Top Posters In This Topic

just get a few washers and put them in the hinges to lift it up a little i did it with my old car for similar over heating issues cooled down pretty quick after that 1 cm is all the lift it needs but it does look kind of random and i think its illegal (cop pulled me over told me to take the washers out or he would fine me) so give it a thought

A vent near the front of the bonnet for the radiator air would be ideal, that way the rain only falls around the gap between radiator and pulleys.

Spacing the bonnet up at the rear does wonders too. The downside is engine smell when you activate the interior vents. On GTR's you only need to remove the rubber seal at the point where the rear of the bonnet meets the area in front of the windscreen. That works the same way.

Here ya go Dan, a pic of the ZTUNE bonnet on a R33GTR...

gallery_1569_106_76901.jpg

Main reason I put it on is coz it sees a lot of track time as well as street use...

The most I've seen my car reach is 91degrees on the Power FC controller.... mind you it has 350rwkws...

It used to be carbon, but painting it silver keeps away the unwanted attention....

Jack the car looks awesome with the bonnet painted silver, nice move. :sorcerer:

If i was to put a bonnet on my car, this is my favorite. It has all the vents in the right places; behind the radiator and above the turbo, manifold, etc.

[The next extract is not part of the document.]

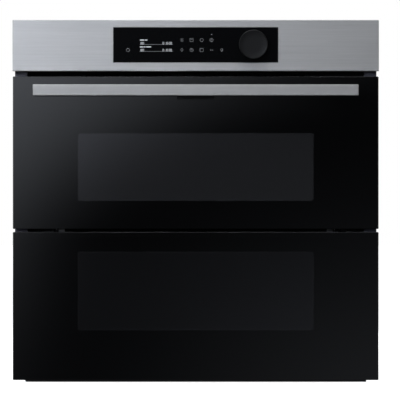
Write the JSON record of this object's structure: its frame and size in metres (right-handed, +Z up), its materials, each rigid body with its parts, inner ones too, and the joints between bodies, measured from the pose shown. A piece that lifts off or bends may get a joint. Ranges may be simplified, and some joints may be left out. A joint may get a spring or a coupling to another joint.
{
  "type": "wall oven",
  "caption": "Built-in wall oven with a brushed steel control panel, a split black glass door, bar handle and rotary knob.",
  "frame": {"origin": "centre of the chassis base underside", "axes": "+X to the right seen from the front, +Y to the rear, +Z up; the doors face -Y"},
  "size_m": [0.595, 0.6144, 0.589],
  "materials": {
    "stainless": "brushed satin",
    "galvanised_steel": "galvanised, satin",
    "black_enamel": "glossy vitreous enamel with fine specks",
    "front_frame_paint": "satin",
    "trim_plastic": "matt",
    "chromed_wire": "polished",
    "steel": "satin",
    "heater_steel": "dull oxidised steel",
    "mineral_wool": "fibrous",
    "seal_rubber": "matt",
    "aluminium": "satin",
    "motor_metal": "satin",
    "lamp_ceramic": "matt",
    "lamp_glass": "frosted",
    "inner_glass": "clear",
    "door_glass": "polished black glass",
    "housing_plastic": "matt",
    "circuit_board": "satin",
    "knob_plastic": "satin"
  },
  "bodies": {
    "chassis": {"base_plate": "galvanised_steel", "side_panels": "galvanised_steel", "top_cover": "galvanised_steel", "rear_cover": "galvanised_steel", "front_frame": "front_frame_paint", "side_trims": "trim_plastic", "cavity_liner": "black_enamel", "insulation_blanket": "mineral_wool", "cavity_gasket": "seal_rubber", "rack_supports": "chromed_wire", "wire_rack": "chromed_wire", "baking_tray": "black_enamel", "cavity_divider": "steel", "grill_element": "heater_steel", "base_element": "heater_steel", "ring_elements": "heater_steel", "fan_cover": "black_enamel", "fan_motors": "motor_metal", "lamp_holders": "lamp_ceramic", "lamp_lenses": "lamp_glass", "temperature_probe": "steel", "cooling_duct": "galvanised_steel", "blower_motor": "motor_metal", "power_board": "circuit_board", "terminal_block": "housing_plastic", "cable_grommet": "seal_rubber", "control_fascia": "stainless", "display_glass": "door_glass", "control_housing": "housing_plastic", "display_board": "circuit_board", "hinge_arms": "steel", "hinge_receivers": "galvanised_steel"},
    "lower_door": {"lower_door_glass": "door_glass", "lower_door_frame": "front_frame_paint", "lower_inner_panes": "inner_glass", "lower_glass_rails": "housing_plastic", "hinge_cases": "galvanised_steel", "hinge_pins": "steel", "door_springs": "steel", "mid_hinge_brackets": "galvanised_steel"},
    "spring_rods": {"spring_rods": "steel"},
    "upper_door": {"upper_door_glass": "door_glass", "upper_door_frame": "front_frame_paint", "upper_inner_panes": "inner_glass", "upper_glass_rails": "housing_plastic", "door_top_trim": "trim_plastic", "mid_seal": "seal_rubber", "mid_hinge_blocks": "galvanised_steel", "handle_bar": "stainless", "handle_posts": "stainless", "handle_screws": "steel", "lever_housing": "trim_plastic"},
    "release_lever": {"release_lever": "trim_plastic"},
    "lock_shaft": {"lock_shaft": "steel"},
    "lock_rods": {"lock_rods": "steel"},
    "knob_shaft": {"knob_shaft": "steel"},
    "control_knob": {"control_knob": "knob_plastic"},
    "upper_fan": {"upper_fan": "aluminium"},
    "lower_fan": {"lower_fan": "aluminium"},
    "blower_impeller": {"blower_impeller": "aluminium"}
  },
  "joints": [
    {"name": "full_door_hinge", "type": "hinge", "parent": "chassis", "child": "lower_door", "pos_m": [0, -0.2865, 0.015], "axis": [1, 0, 0], "range_deg": [0, 90], "stiffness_Nm_per_rad": 6, "springref_deg": -51.57},
    {"name": "upper_door_hinge", "type": "hinge", "parent": "lower_door", "child": "upper_door", "pos_m": [0, -0.2865, 0.2585], "axis": [1, 0, 0], "range_deg": [0, 88], "stiffness_Nm_per_rad": 2, "springref_deg": -51.57},
    {"name": "spring_rods_slide", "type": "slide", "parent": "lower_door", "child": "spring_rods", "axis": [0, 0, -1], "range_m": [0, 0.012], "deforming": ["door_springs"]},
    {"name": "lever_press", "type": "hinge", "parent": "upper_door", "child": "release_lever", "pos_m": [0, -0.301, 0.47], "axis": [-1, 0, 0], "range_deg": [0, 15]},
    {"name": "lock_shaft_turn", "type": "hinge", "parent": "upper_door", "child": "lock_shaft", "pos_m": [0, -0.2835, 0.4705], "axis": [-1, 0, 0], "range_deg": [0, 15]},
    {"name": "lock_rods_slide", "type": "slide", "parent": "upper_door", "child": "lock_rods", "axis": [0, 0, -1], "range_m": [0, 0.0052], "stiffness_N_per_m": 1000, "springref_m": -0.006},
    {"name": "knob_push", "type": "slide", "parent": "chassis", "child": "knob_shaft", "axis": [0, 1, 0], "range_m": [0, 0.0015], "stiffness_N_per_m": 800, "springref_m": -0.002},
    {"name": "knob_turn", "type": "hinge", "parent": "knob_shaft", "child": "control_knob", "pos_m": [0.0937, -0.3, 0.549], "axis": [0, -1, 0], "continuous": true},
    {"name": "upper_fan_spin", "type": "hinge", "parent": "chassis", "child": "upper_fan", "pos_m": [0, 0.16, 0.3405], "axis": [0, 1, 0], "continuous": true},
    {"name": "lower_fan_spin", "type": "hinge", "parent": "chassis", "child": "lower_fan", "pos_m": [0, 0.16, 0.1555], "axis": [0, 1, 0], "continuous": true},
    {"name": "blower_spin", "type": "hinge", "parent": "chassis", "child": "blower_impeller", "pos_m": [0, 0.15, 0.54], "axis": [1, 0, 0], "continuous": true}
  ],
  "couplings": [
    {"joint": "spring_rods_slide", "follows": "full_door_hinge", "m_per_rad": 0.007639},
    {"joint": "lever_press", "follows": "lock_rods_slide", "rad_per_m": 50.3},
    {"joint": "lock_shaft_turn", "follows": "lock_rods_slide", "rad_per_m": 50.3}
  ]
}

post-1811-1168606307.jpg post-1811-1168606420.jpg

What do you guys think about that little triangle vent on the bonnet of r34 gtr's? Im not sure if its a vspec bonnet or wat, but its towards the top right hand corner of the bonnet. Im sure its there for a reason, but the way I look at it, i doubt it could help bring down temperatures much, if at all.

I thought it was to get air to the turbo housings?

Oh. :S What do you mean get air to the turbo housings? Like to cool the turbos? Stock turbos are gonna be low mount anyway and that vent is factory id say?

Yeah that's what I was thinking, coz it sits around there and I know what u'r saying but can't think of another reason to be there. push hot air down and under car?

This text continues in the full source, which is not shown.